The application of synthetic paint onto canvas by Aboriginal artists is a recent western manifestation of body and bark painting, rock and sand art, even designs carved or painted onto wooden shields. In 1971 an idealistic art teacher, Geoffrey Bardon, encouraged a few Aboriginal men at Papunya, about 250 kilometres north-west of Alice Springs in the Northern Territory, to paint their designs, symbols and sacred stories on any scrap of tin, board or panel they could scrounge. It was a way of remembering their ngurra from which they had been ‘removed’ by the Australian Government and placed into soulless settlements. Initially, traditional crushed ochres (earth colours) were used for paint, but gradually, fast drying, colourful acrylic paints were preferred.

Muntararr Rosie Williams and Yikartu Bumba, Yimiri, 2009, synthetic polymer paint on canvas, 296.6 × 125.3 cm, Punmu, Western Australia

Muntararr Rosie Williams and Yikartu Bumba, Yimiri, 2009, synthetic polymer paint on canvas, 296.6 × 125.3 cm, Punmu, Western Australia

‘Yimiri’ is one of the paintings on display in this Living Water exhibition. It was painted in 2009 using synthetic polymer paint on canvas and depicts a dynamic aerial ‘map’ of the remote desert area in Western Australia where they live.
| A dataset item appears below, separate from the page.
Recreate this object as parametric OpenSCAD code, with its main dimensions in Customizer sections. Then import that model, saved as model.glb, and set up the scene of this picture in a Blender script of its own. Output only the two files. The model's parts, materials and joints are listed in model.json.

This land belongs to the Martu people and spans the Great Sandy, Little Sandy and Gibson Deserts. ‘Yimiri’ depicts two small fresh water soaks (yinta) painted in vivid blue and surrounded by green within a vast white space which represents a shimmering salt lake (part of the Percival Lakes). Two tiny trees anchor the red horizontal lines hugging the white expanse, suggesting life on the edge of the water. The absence of any horizon line expresses the artists’ spatial affinity with the land—their ancestral place. However, this painting is much more than a map or a landscape of the sisters’ homeland. Journeying pathways of their ancestral spirits are painted in brilliant colours around the salt lake creating a visual vibration of spiritual resonance.

Image 2 – Vernon Ah Kee, ‘William Barak’, 2011, Charcoal drawing, NGV

Three young urban art-school trained Aboriginal artists, Vernon Ah Kee, Brook Andrew and Jonathan Jones were commissioned to devise art installations for the 2011 NGV birthday celebration. Each artist paid tribute to William Barak (1824-1903), local (Wurundjeri) elder, artist and spokesman for Aboriginal social justice at a time when his people were substantially dislocated and disempowered by European settlers. The Vernon Ah Kee multi-media work, ‘Ideas of Barak’ (2011), is installed in a cubbyhole facing a back wall amidst the desert paintings of Living Water. Visitors may wonder what it is doing there. The installation is in three parts: an AV presentation of William Barak’s country, Brushy Creek (where he was born); AV five channel video presentation of conversations between prominent people as they reflect on how Barak has inspired them; a large charcoal portrait of Barak (Image 2) addresses the viewer directly, communicating a defiant strength.

These vivid Living Water paintings produced by artists from the Far Western Desert of Australia, and Vernon Ah Kee’s installation honouring William Barak, draw upon the past which is ever-present in the Aboriginal psyche and spirit. The NGV is committed to celebrating the continuity, re-invention and transformation of the ancient tradition of Australian indigenous art and this Living Water exhibition assists in the understanding of how contemporary Aboriginal art has achieved (and is continuing to achieve) a strong presence within the broader global art community. After this show finishes most of these paintings from the Far Western Desert will go into storage so don’t miss this opportunity to view them altogether in one interconnecting gallery space.

 

 

There is an excellent exhibition booklet which details the background of the artists and contains many images of the paintings: Judith Ryan, ‘Living Water: Contemporary Art of Far Western Desert’, Melbourne: National Gallery of Victoria, 2011.